Se fallisse, pagherebbe solo il Pd

I racconti dalle feste democratiche sono univoci: file ai tavoli del referendum, moduli che si esauriscono in fretta, centinaia anzi migliaia di firme nelle serate dei fine settimana. Firmano tutti. Senza distinzione di simpatia politica, di appartenenza di corrente, senza sottilizzare sulle virtù del maggioritario o sui difetti del Mattarellum. La volontà di abolire la legge elettorale porcata è enorme, trasversale. È ciò che vogliono i cittadini. Sicuramente è ciò che vogliono gli elettori del Pd.

Non sono certo delegittimatori della politica. Non sono contro i partiti, e del resto molti di loro sono iscritti a un partito: al Pd. Non hanno sfiducia nel parlamento: hanno solo una totale ovvia sfiducia nella possibilità che questo parlamento, il parlamento dei nominati, modifichi la legge elettorale che lo ha partorito. Bersani a Pesaro ha riproposto il tiepido apprezzamento per un’iniziativa «che può essere stimolo utile per la riforma». Già è diverso da quando, a luglio, dei referendum elettorali diceva «sono incoerenti con la nostra proposta». Ma sia la freddezza di luglio che il tepore di Pesaro appaiono lontani dal calore che invece circonda la sfida referendaria nel suo stesso partito.

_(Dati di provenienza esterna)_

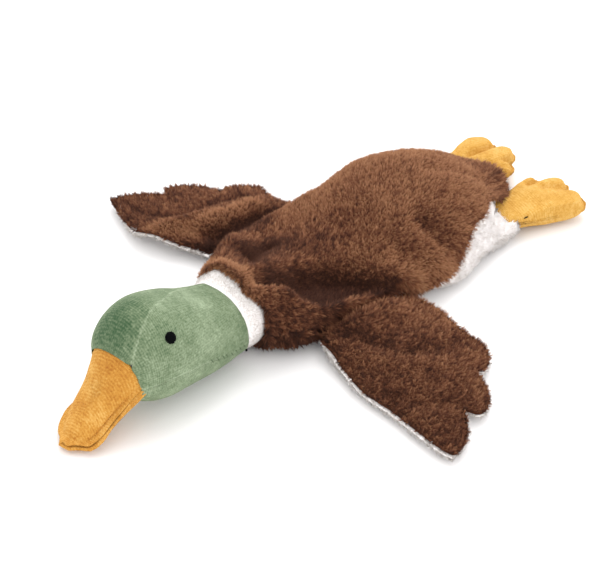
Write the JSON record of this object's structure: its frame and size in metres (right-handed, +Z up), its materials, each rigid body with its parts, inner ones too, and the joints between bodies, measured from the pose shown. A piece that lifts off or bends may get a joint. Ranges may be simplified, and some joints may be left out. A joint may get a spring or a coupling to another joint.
{
  "type": "plush duck",
  "caption": "Floppy plush mallard lying on its belly, with a green velvet head, white collar, brown plush back, spread wings and webbed feet.",
  "frame": {"origin": "middle of the flat patch that the belly rests on", "axes": "+Z up from the floor, -Y towards the beak, +X to the duck's left wing"},
  "size_m": [0.268, 0.3322, 0.0579],
  "materials": {
    "brown_plush": "teddy plush pile",
    "white_plush": "plush pile",
    "green_velvet": "knitted velvet",
    "yellow_velvet": "knitted velvet",
    "black_thread": "satin stitch",
    "wadding": "loose fibre"
  },
  "bodies": {
    "torso": {"back_panel": "brown_plush", "breast_panel": "brown_plush", "belly_panel": "white_plush", "body_filling": "wadding", "left_leg": "white_plush", "left_leg_filling": "wadding", "right_leg": "white_plush", "right_leg_filling": "wadding"},
    "neck": {"neck_ring": "white_plush", "neck_filling": "wadding"},
    "head": {"head_crown": "green_velvet", "head_left_side": "green_velvet", "head_right_side": "green_velvet", "head_chin": "green_velvet", "head_filling": "wadding", "left_eye": "black_thread", "right_eye": "black_thread", "beak_upper": "yellow_velvet", "beak_lower": "yellow_velvet", "beak_filling": "wadding"},
    "left_wing": {"left_wing_top": "brown_plush", "left_wing_underside": "white_plush"},
    "right_wing": {"right_wing_top": "brown_plush", "right_wing_underside": "white_plush"},
    "left_foot": {"left_foot_top": "yellow_velvet", "left_foot_sole": "yellow_velvet", "left_foot_filling": "wadding"},
    "right_foot": {"right_foot_top": "yellow_velvet", "right_foot_sole": "yellow_velvet", "right_foot_filling": "wadding"}
  },
  "joints": [
    {"name": "neck_turn", "type": "hinge", "parent": "torso", "child": "neck", "pos_m": [0.014, -0.095, 0.0231], "axis": [0, 0, 1], "range_deg": [-20, 20]},
    {"name": "head_nod", "type": "hinge", "parent": "neck", "child": "head", "pos_m": [0.01652, -0.10928, 0.0231], "axis": [-0.9848, -0.1736, 0], "range_deg": [0, 30], "deforming": ["neck_ring"]},
    {"name": "left_wing_flap", "type": "hinge", "parent": "torso", "child": "left_wing", "pos_m": [0.05, -0.035, 0.0068], "axis": [0, -1, 0], "range_deg": [0, 90]},
    {"name": "right_wing_flap", "type": "hinge", "parent": "torso", "child": "right_wing", "pos_m": [-0.05, -0.035, 0.0068], "axis": [0, 1, 0], "range_deg": [0, 90]},
    {"name": "left_foot_flap", "type": "hinge", "parent": "torso", "child": "left_foot", "pos_m": [0.0235, 0.079, 0.0082], "axis": [1, 0, 0], "range_deg": [0, 60]},
    {"name": "right_foot_flap", "type": "hinge", "parent": "torso", "child": "right_foot", "pos_m": [-0.0235, 0.079, 0.0082], "axis": [1, 0, 0], "range_deg": [0, 60]}
  ]
}
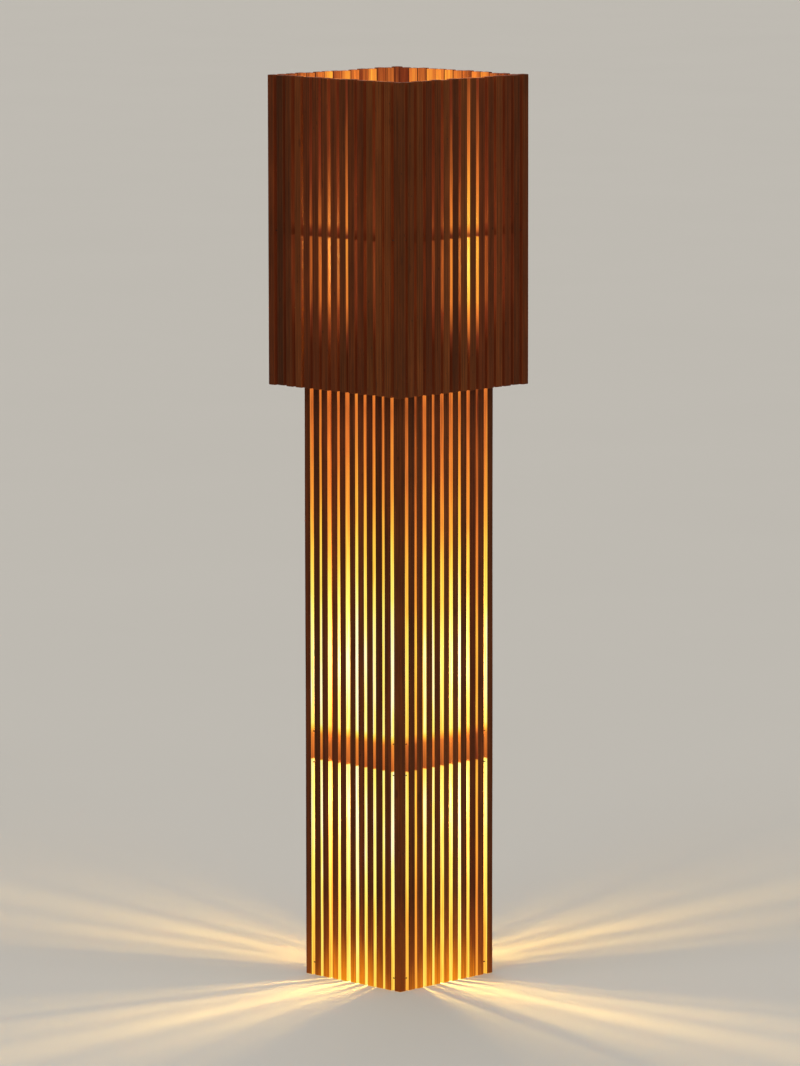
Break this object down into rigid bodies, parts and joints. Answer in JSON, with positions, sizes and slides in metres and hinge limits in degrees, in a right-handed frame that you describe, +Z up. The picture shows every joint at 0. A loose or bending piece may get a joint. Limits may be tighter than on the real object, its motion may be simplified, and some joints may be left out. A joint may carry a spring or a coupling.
{
  "type": "andon floor lamp",
  "caption": "Tall square floor lamp of slim stained timber slats, with a wider slatted shade round its upper part and warm bulbs hidden inside.",
  "frame": {"origin": "middle of the foot, on the floor", "axes": "+Z up the column; the sides face X and Y, and the corner between +X and -Y is the front one"},
  "size_m": [0.2794, 0.2794, 1.386],
  "materials": {
    "stained_sticks": "dark reddish-brown stain, matt",
    "plain_timber": "planed and unstained",
    "brad_steel": "bright, uncoated",
    "fixing_steel": "zinc plated",
    "lampholder_brass": "satin",
    "insulator": "matt glaze",
    "bulb_cap_metal": "satin",
    "bulb_housing": "smooth moulded",
    "bulb_opal": "opal, lit warm white",
    "terminal_plastic": "moulded",
    "flex_sheath": "satin sheath",
    "clip_plastic": "moulded"
  },
  "bodies": {
    "column": {"column_post_front": "stained_sticks", "base_block_front": "plain_timber", "column_post_right": "stained_sticks", "base_block_right": "plain_timber", "column_post_back": "stained_sticks", "base_block_back": "plain_timber", "column_post_left": "stained_sticks", "base_block_left": "plain_timber", "column_slats_front_left": "stained_sticks", "mid_rail_front_left": "plain_timber", "upper_rail_front_left": "plain_timber", "column_slats_front_right": "stained_sticks", "mid_rail_front_right": "plain_timber", "upper_rail_front_right": "plain_timber", "column_slats_back_right": "stained_sticks", "mid_rail_back_right": "plain_timber", "upper_rail_back_right": "plain_timber", "column_slats_back_left": "stained_sticks", "mid_rail_back_left": "plain_timber", "upper_rail_back_left": "plain_timber", "mid_crossbar": "plain_timber", "upper_crossbar": "plain_timber", "shade_cleats": "stained_sticks", "column_brads": "brad_steel", "lampholder_caps": "lampholder_brass", "lampholder_shells": "lampholder_brass", "lampholder_screw_shells": "lampholder_brass", "lampholder_contacts": "lampholder_brass", "lampholder_insulators": "insulator", "lamp_fixings": "fixing_steel", "terminal_block": "terminal_plastic", "flex": "flex_sheath", "cable_clips": "clip_plastic", "clip_brads": "brad_steel"},
    "shade": {"shade_post_front": "stained_sticks", "shade_post_right": "stained_sticks", "shade_post_back": "stained_sticks", "shade_post_left": "stained_sticks", "shade_slats_front_left": "stained_sticks", "shade_slats_front_right": "stained_sticks", "shade_slats_back_right": "stained_sticks", "shade_slats_back_left": "stained_sticks", "shade_rail_front_left": "plain_timber", "shade_rail_front_right": "plain_timber", "shade_rail_back_right": "plain_timber", "shade_rail_back_left": "plain_timber", "shade_brads": "brad_steel"},
    "bulb_upper": {"bulb_cap_upper": "bulb_cap_metal", "bulb_housing_upper": "bulb_housing", "bulb_tube_upper": "bulb_opal"},
    "bulb_middle": {"bulb_cap_middle": "bulb_cap_metal", "bulb_housing_middle": "bulb_housing", "bulb_tube_middle": "bulb_opal"},
    "bulb_lower": {"bulb_cap_lower": "bulb_cap_metal", "bulb_housing_lower": "bulb_housing", "bulb_tube_lower": "bulb_opal"}
  },
  "joints": [
    {"name": "shade_lift", "type": "slide", "parent": "column", "child": "shade", "axis": [0, 0, 1], "range_m": [0, 0.44]},
    {"name": "bulb_upper_turn", "type": "hinge", "parent": "column", "child": "bulb_upper", "pos_m": [0, 0, 1.057], "axis": [0, 0, 1], "range_deg": [0, 1080]},
    {"name": "bulb_middle_turn", "type": "hinge", "parent": "column", "child": "bulb_middle", "pos_m": [0, 0, 0.43], "axis": [0, 0, 1], "range_deg": [0, 1080]},
    {"name": "bulb_lower_turn", "type": "hinge", "parent": "column", "child": "bulb_lower", "pos_m": [0, 0, 0.3173], "axis": [0, 0, -1], "range_deg": [0, 1080]}
  ]
}
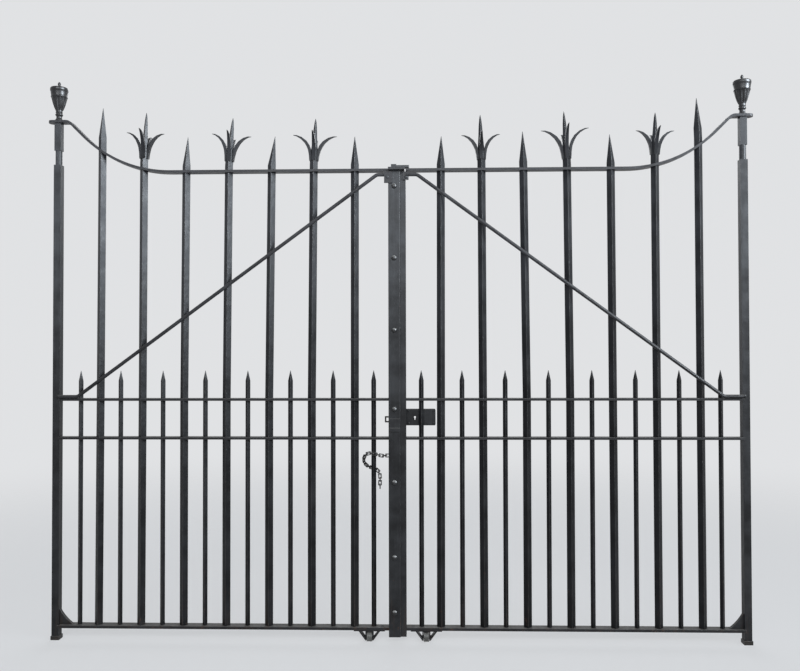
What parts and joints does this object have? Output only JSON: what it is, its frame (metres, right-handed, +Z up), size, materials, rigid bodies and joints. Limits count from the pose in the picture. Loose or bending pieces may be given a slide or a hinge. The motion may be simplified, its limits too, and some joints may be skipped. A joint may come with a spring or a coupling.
{
  "type": "driveway gate",
  "caption": "Pair of wrought iron carriage gates with swept top rails, barbed spikes, dog bars, diagonal braces, urn finials and small wheels at the meeting edge.",
  "frame": {"origin": "centre of the underside of the left footstep, on the left hanging axis", "axes": "+X along the closed gate to the right as seen from the front, +Z up, front faces -Y"},
  "size_m": [2.9286, 0.1982, 2.33],
  "materials": {
    "black_iron": "satin",
    "bare_steel": "worn",
    "cast_iron": "worn"
  },
  "bodies": {
    "footings": {"left_footstep": "cast_iron", "right_footstep": "cast_iron"},
    "left_leaf": {"left_hanging_stile": "black_iron", "left_top_rail": "black_iron", "left_upper_rail": "black_iron", "left_lower_rail": "black_iron", "left_bottom_rail": "black_iron", "left_meeting_stile": "black_iron", "left_tall_bars": "black_iron", "left_barbs": "black_iron", "left_dog_bars": "black_iron", "left_brace": "black_iron", "left_urn": "black_iron", "left_gusset": "black_iron", "left_wheel_bracket": "black_iron", "left_slam_strip": "black_iron", "left_top_catch": "black_iron", "left_bolt_staple": "black_iron", "left_chain": "black_iron"},
    "right_leaf": {"right_hanging_stile": "black_iron", "right_top_rail": "black_iron", "right_upper_rail": "black_iron", "right_lower_rail": "black_iron", "right_bottom_rail": "black_iron", "right_meeting_stile": "black_iron", "right_tall_bars": "black_iron", "right_barbs": "black_iron", "right_dog_bars": "black_iron", "right_brace": "black_iron", "right_urn": "black_iron", "right_gusset": "black_iron", "right_wheel_bracket": "black_iron", "right_lock_case": "black_iron", "right_lock_bolt": "bare_steel"},
    "left_wheel": {"left_wheel": "cast_iron"},
    "right_wheel": {"right_wheel": "cast_iron"}
  },
  "joints": [
    {"name": "left_leaf_swing", "type": "hinge", "parent": "footings", "child": "left_leaf", "pos_m": [0, 0, 0.011], "axis": [0, 0, 1], "range_deg": [0, 90]},
    {"name": "right_leaf_swing", "type": "hinge", "parent": "footings", "child": "right_leaf", "pos_m": [2.8448, 0, 0.011], "axis": [0, 0, -1], "range_deg": [0, 90]},
    {"name": "left_wheel_spin", "type": "hinge", "parent": "left_leaf", "child": "left_wheel", "pos_m": [1.3054, 0, 0.02], "axis": [1, 0, 0], "continuous": true},
    {"name": "right_wheel_spin", "type": "hinge", "parent": "right_leaf", "child": "right_wheel", "pos_m": [1.5394, 0, 0.02], "axis": [1, 0, 0], "continuous": true}
  ]
}
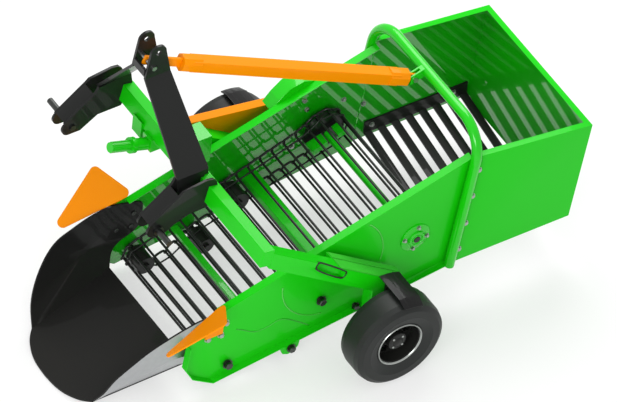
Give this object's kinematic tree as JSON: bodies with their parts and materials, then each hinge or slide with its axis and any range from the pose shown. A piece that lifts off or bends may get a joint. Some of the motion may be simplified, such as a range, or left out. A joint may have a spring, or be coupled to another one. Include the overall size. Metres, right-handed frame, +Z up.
{
  "type": "potato digger",
  "caption": "Single row potato digger for a tractor's three-point linkage, with a rod web elevator, a collecting box, a hoop, gauge wheels and an offset mast.",
  "frame": {"origin": "on the ground under the middle of the machine's bounding box", "axes": "x across the machine to its left side, y to the rear, z up"},
  "size_m": [1.49, 2.392, 1.451],
  "materials": {
    "paint_green": "gloss",
    "paint_orange": "gloss",
    "paint_black": "satin",
    "bright_steel": "bright",
    "tyre_rubber": "matte"
  },
  "bodies": {
    "frame": {"side_wall_left": "paint_green", "side_wall_right": "paint_green", "box_wall_left": "paint_green", "box_wall_right": "paint_green", "box_rear": "paint_green", "hoop": "paint_green", "cross_tube": "paint_green", "cross_channel": "paint_green", "main_beam": "paint_green", "arm_left": "paint_green", "arm_right": "paint_green", "pto_stub": "paint_green", "gearbox": "paint_green", "drive_hood": "paint_green", "divider_left": "paint_orange", "divider_right": "paint_orange", "top_brace": "paint_orange", "chain_case": "paint_orange", "grate": "paint_black", "rod_web": "paint_black", "front_roller": "paint_black", "return_roller": "paint_black", "tie_rod": "paint_black", "mast_strap": "paint_black", "support_roller": "paint_black", "drive_axle": "paint_black", "drive_bearing_left": "paint_black", "drive_bearing_right": "paint_black", "share": "paint_black", "link_bracket_left": "paint_black", "link_bracket_right": "paint_black", "mast_leg_left": "paint_black", "mast_leg_right": "paint_black", "scraper_left": "paint_black", "scraper_right": "paint_black", "link_pin_left": "bright_steel", "link_pin_right": "bright_steel", "brace_pins": "bright_steel"},
    "wheel_left": {"tyre_left": "tyre_rubber", "rim_left": "paint_black"},
    "wheel_right": {"tyre_right": "tyre_rubber", "rim_right": "paint_black"}
  },
  "joints": [
    {"name": "wheel_left_spin", "type": "hinge", "parent": "frame", "child": "wheel_left", "pos_m": [0.664, 0.09, 0.214], "axis": [1, 0, 0], "continuous": true},
    {"name": "wheel_right_spin", "type": "hinge", "parent": "frame", "child": "wheel_right", "pos_m": [-0.628, 0.09, 0.214], "axis": [1, 0, 0], "continuous": true}
  ]
}
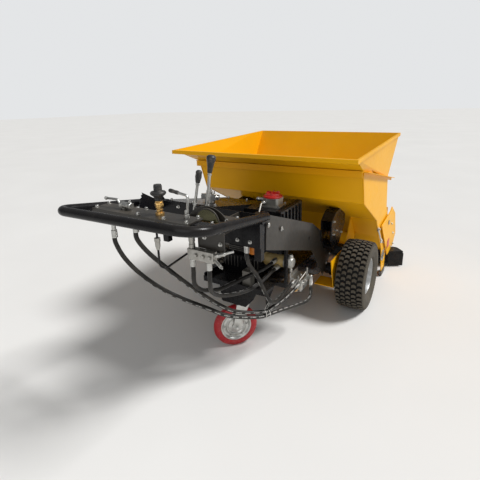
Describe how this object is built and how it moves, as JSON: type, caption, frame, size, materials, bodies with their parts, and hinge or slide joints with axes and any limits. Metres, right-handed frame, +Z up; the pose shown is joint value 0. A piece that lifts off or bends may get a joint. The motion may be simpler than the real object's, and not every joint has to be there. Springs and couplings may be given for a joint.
{
  "type": "walk-behind asphalt paver",
  "caption": "Walk-behind asphalt paver with an open hopper over its drive axle, spreading auger, lifting screed, hydraulic deck and handlebar.",
  "frame": {"origin": "on the ground under the middle of the machine's overall box", "axes": "+Z up, +Y from the operator's handlebar towards the screed, +X to the right seen from the operator"},
  "size_m": [1.482, 2.7701, 1.2703],
  "materials": {
    "yellow_paint": "gloss, scuffed",
    "black_paint": "gloss",
    "tyre": "dusty",
    "rim_silver": "satin",
    "zinc": "zinc plated",
    "cast_aluminium": "as cast",
    "red_plastic": "moulded",
    "cream_paint": "gloss",
    "black_plastic": "moulded",
    "brass": "machined",
    "red_tread": "polyurethane",
    "red_lens": "reflective",
    "worn_steel": "worn, dark",
    "hose_rubber": "braided hydraulic hose"
  },
  "bodies": {
    "chassis": {"wheel_motors": "black_paint", "wheel_plates": "yellow_paint", "hopper_near_wall": "yellow_paint", "hopper_far_wall": "yellow_paint", "hopper_extension": "yellow_paint", "hopper_ledge": "yellow_paint", "side_plate_left": "yellow_paint", "side_plate_right": "yellow_paint", "skid_shoes": "worn_steel", "pivot_pins": "zinc", "main_frame": "black_paint", "side_cover_left": "black_paint", "side_cover_right": "black_paint", "deck_plate": "black_paint", "hopper_brackets": "black_paint", "belly_tray": "black_paint", "engine_block": "black_paint", "hydraulic_tank": "black_paint", "filter_head": "cast_aluminium", "filter_cap": "red_plastic", "charge_pump": "cream_paint", "solenoid_block": "zinc", "hose_bracket": "black_paint", "handlebar": "black_paint", "console": "black_paint", "lever_quadrant": "black_paint", "lever_rods": "zinc", "lever_knobs": "black_plastic", "regulator": "brass", "clamp_levers": "zinc", "toothed_sector": "black_paint", "valve_manifold": "cast_aluminium", "valve_cluster": "zinc", "caster_post": "black_paint", "auger_bearings": "zinc", "depth_adjusters": "zinc", "hose_left": "hose_rubber", "hose_middle": "hose_rubber", "hose_loop": "hose_rubber", "hose_drop": "hose_rubber", "hose_front": "hose_rubber", "hose_fittings": "zinc", "steel_pipes": "cast_aluminium"},
    "wheel_left": {"tyre_left": "tyre", "rim_left": "rim_silver"},
    "wheel_right": {"tyre_right": "tyre", "rim_right": "rim_silver"},
    "caster_yoke": {"caster_fork": "zinc"},
    "caster_wheel": {"caster_tyre": "red_tread", "caster_rim": "zinc"},
    "auger": {"auger_shaft": "black_paint", "auger_flights": "worn_steel"},
    "screed": {"screed_arms": "yellow_paint", "screed_hood": "yellow_paint", "screed_box": "black_paint", "screed_ends": "black_paint", "reflectors": "red_lens"}
  },
  "joints": [
    {"name": "wheel_left_roll", "type": "hinge", "parent": "chassis", "child": "wheel_left", "pos_m": [-0.538, 0.28209, 0.254], "axis": [1, 0, 0], "continuous": true},
    {"name": "wheel_right_roll", "type": "hinge", "parent": "chassis", "child": "wheel_right", "pos_m": [0.538, 0.28209, 0.254], "axis": [1, 0, 0], "continuous": true},
    {"name": "caster_swivel", "type": "hinge", "parent": "chassis", "child": "caster_yoke", "pos_m": [0.033, -0.52591, 0.31], "axis": [0, 0, 1], "continuous": true},
    {"name": "caster_roll", "type": "hinge", "parent": "caster_yoke", "child": "caster_wheel", "pos_m": [-0.00042, -0.56051, 0.14], "axis": [0.7193, -0.6947, 0], "continuous": true},
    {"name": "auger_turn", "type": "hinge", "parent": "chassis", "child": "auger", "pos_m": [0, 0.84209, 0.205], "axis": [1, 0, 0], "continuous": true},
    {"name": "screed_lift", "type": "hinge", "parent": "chassis", "child": "screed", "pos_m": [0, 0.92209, 0.478], "axis": [1, 0, 0], "range_deg": [-1, 12]}
  ]
}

Mancano dodici giorni alla scadenza della raccolta: il referendum può fallire non per mancanza di domanda, ma per la fragilità dell’offerta (di militanza, di tavoli) da parte del comitato promotore. Bersani non deve certo rispondere di un’iniziativa che non è sua e anzi non voleva, però ora dovrebbe chiedersi: a chi verrebbe addebitato il fallimento di questo attacco al Porcellum? A Parisi? O al Pd e al suo segretario? Chi fermerebbe a quel punto le accuse al Pd di volere, in definitiva, votare con la legge attuale? Accuse ingiuste, certo, ma quante ingiustizie bisogna inseguire, e quanto sarebbe meglio invece disinnescarle per tempo, assecondare il popolo democratico, mobilitare i sindaci, fare in tutta Italia come stanno facendo i democratici friulani, sardi, pugliesi, emiliani, esplicitamente in campo? Faccia allora uno sforzo, il Pd.

Salvando la raccolta di firme, salverà un po’ anche se stesso.